Curcumin Nanonization Using An Alternative Small-Scale Production Unit: Selection of Proper Stabilizer Applying Basic Physicochemical Consideration and Biological Activity Assessment of Nanocrystals

Abstract

As the number of poorly soluble drugs is increasing, nanocrystals have become very interesting due to wide range of application possibilities. Curcuminwas used as a model active ingredient in this work. Even though it has many proven positive effects, due to its physicochemical issues, its possibilities have not been fully exploited.
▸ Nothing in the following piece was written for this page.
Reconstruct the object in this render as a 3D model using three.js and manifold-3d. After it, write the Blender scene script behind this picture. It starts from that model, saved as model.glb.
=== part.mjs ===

The goal of this work was to select optimal conditions for a top-down method for curcumin nanosuspension production, and to perform their comprehensive characterization applying complementary methodologies: dynamic light scattering, polarization and atomic force microscopy, thermal analysis, X-ray powder diffraction, antioxidant activity evaluation, release kinetics assessment, and screening of potential biological effects applying cell viability assays on normal human lung fibroblasts, human melanoma and human adenomacarcinoma cells. After 30 min of milling, nanosuspensions stabilized by polysorbate 80 and by its combinations with sucrose palmitate showed good stability, while curcumin crystal structure was unaltered. Obtained nanocrystals were well defined, with average diameter 120-170 nm and PDI of about 0.25, zeta potential was below -30 mV and pH~5 for all formulations. Nanodispersions exhibited high antioxidant potential and improved dissolution rate compared to the corresponding coarse dispersions. Although curcumin nanodispersions exhibited significant antiproliferative effect to each cancer cell line, the highest effect was towards adenocarcinoma cells.